Include in the output exactly the lines from the opening of the data through the line containing "paperFloor.visible_glossy = False", and nothing more.

** begin **

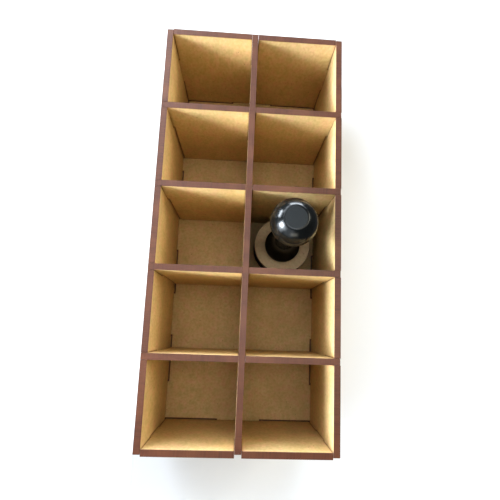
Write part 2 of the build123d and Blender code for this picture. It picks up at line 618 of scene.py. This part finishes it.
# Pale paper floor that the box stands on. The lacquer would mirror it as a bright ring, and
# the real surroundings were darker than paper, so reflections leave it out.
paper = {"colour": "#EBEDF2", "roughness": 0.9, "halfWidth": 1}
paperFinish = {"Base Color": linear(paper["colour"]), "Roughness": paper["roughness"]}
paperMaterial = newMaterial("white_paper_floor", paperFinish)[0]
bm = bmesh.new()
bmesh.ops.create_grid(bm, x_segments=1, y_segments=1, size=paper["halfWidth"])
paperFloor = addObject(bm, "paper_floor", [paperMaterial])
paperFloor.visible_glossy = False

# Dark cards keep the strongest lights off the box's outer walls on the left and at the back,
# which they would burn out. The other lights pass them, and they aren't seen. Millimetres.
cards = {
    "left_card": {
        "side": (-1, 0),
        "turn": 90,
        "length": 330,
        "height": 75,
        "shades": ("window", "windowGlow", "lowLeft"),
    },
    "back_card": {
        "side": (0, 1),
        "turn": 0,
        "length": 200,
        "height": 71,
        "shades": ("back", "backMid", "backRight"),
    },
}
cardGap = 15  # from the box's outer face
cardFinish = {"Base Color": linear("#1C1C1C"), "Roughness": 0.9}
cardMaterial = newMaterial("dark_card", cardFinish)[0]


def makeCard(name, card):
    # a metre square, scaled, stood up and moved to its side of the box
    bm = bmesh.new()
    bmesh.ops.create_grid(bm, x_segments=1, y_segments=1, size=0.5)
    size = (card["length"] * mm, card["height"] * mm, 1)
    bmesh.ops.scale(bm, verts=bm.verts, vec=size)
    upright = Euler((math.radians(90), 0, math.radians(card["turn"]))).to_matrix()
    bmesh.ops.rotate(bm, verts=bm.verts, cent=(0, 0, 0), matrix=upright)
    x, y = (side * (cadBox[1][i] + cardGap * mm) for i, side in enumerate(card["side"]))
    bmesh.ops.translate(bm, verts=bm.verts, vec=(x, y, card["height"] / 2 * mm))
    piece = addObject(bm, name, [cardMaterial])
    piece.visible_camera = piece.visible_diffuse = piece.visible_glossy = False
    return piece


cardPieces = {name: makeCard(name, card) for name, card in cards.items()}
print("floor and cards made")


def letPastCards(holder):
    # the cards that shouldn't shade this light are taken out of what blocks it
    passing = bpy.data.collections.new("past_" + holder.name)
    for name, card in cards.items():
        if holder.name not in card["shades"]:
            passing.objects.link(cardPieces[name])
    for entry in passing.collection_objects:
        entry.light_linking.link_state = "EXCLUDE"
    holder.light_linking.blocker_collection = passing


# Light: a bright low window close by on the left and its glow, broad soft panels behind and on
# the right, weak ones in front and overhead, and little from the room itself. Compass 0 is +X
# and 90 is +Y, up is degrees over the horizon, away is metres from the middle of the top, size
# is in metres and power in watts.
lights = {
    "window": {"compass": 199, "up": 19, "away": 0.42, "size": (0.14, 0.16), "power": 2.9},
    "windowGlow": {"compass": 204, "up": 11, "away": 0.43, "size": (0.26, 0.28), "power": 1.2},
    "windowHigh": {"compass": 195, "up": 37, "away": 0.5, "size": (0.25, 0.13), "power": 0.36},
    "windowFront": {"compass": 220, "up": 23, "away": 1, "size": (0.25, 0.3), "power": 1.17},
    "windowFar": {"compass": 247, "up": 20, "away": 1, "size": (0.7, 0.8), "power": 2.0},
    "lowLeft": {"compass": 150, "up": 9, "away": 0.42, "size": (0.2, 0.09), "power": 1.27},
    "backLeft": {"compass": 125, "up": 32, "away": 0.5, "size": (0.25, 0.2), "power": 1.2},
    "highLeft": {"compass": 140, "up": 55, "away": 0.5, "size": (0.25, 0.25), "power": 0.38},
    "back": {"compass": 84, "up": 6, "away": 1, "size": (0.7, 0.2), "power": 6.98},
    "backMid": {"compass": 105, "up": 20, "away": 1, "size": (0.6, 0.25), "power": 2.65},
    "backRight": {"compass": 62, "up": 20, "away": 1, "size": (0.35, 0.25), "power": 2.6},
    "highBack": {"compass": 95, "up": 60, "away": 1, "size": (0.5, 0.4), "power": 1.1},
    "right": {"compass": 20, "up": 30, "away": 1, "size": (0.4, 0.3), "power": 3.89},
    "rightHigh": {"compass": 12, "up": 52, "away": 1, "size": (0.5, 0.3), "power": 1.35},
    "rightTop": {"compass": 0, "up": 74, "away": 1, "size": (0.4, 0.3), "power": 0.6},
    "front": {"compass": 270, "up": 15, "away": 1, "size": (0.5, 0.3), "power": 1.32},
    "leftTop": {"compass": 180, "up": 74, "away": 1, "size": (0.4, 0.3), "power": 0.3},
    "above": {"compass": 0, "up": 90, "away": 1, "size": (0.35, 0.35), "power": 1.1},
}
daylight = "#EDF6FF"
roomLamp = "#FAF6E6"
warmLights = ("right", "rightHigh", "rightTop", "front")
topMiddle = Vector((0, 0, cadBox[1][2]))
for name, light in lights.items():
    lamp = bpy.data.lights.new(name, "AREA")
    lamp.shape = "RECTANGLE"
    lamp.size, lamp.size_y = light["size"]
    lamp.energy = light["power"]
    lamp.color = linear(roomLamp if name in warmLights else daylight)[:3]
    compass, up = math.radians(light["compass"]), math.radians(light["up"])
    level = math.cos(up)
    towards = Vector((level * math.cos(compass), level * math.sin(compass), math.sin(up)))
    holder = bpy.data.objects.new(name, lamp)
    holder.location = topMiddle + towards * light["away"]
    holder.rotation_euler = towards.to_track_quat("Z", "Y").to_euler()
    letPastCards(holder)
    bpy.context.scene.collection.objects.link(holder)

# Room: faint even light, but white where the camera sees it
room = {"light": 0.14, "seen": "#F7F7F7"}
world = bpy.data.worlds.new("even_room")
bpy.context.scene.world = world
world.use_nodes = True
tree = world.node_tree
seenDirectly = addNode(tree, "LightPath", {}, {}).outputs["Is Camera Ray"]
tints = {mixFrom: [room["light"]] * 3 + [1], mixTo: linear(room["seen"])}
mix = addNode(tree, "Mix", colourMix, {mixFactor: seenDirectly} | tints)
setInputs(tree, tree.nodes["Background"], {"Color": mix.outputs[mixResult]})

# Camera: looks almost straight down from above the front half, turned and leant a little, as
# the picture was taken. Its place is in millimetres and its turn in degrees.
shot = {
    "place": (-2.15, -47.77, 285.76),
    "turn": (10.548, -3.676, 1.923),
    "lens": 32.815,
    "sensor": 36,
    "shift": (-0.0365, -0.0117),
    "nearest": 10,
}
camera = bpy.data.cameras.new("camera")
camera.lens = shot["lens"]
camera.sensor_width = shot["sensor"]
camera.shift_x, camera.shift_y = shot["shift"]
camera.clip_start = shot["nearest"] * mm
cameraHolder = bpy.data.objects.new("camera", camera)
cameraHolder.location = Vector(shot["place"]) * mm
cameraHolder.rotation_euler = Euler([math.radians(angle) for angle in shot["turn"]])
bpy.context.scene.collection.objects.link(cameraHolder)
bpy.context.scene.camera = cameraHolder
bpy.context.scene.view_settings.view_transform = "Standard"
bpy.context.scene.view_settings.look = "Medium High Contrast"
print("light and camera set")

** end **

◆ Complete answer
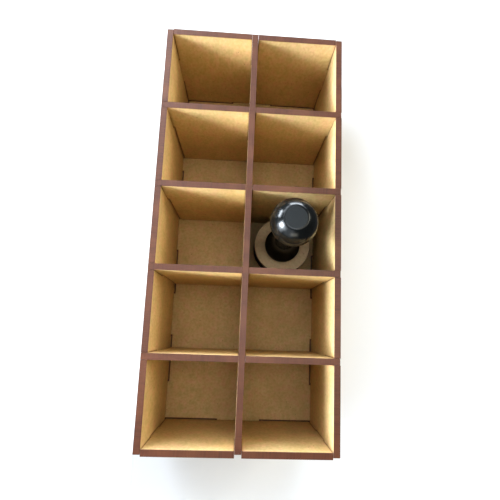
Write part 2 of the build123d and Blender code for this picture. It picks up at line 618 of scene.py. This part finishes it.
# Pale paper floor that the box stands on. The lacquer would mirror it as a bright ring, and
# the real surroundings were darker than paper, so reflections leave it out.
paper = {"colour": "#EBEDF2", "roughness": 0.9, "halfWidth": 1}
paperFinish = {"Base Color": linear(paper["colour"]), "Roughness": paper["roughness"]}
paperMaterial = newMaterial("white_paper_floor", paperFinish)[0]
bm = bmesh.new()
bmesh.ops.create_grid(bm, x_segments=1, y_segments=1, size=paper["halfWidth"])
paperFloor = addObject(bm, "paper_floor", [paperMaterial])
paperFloor.visible_glossy = False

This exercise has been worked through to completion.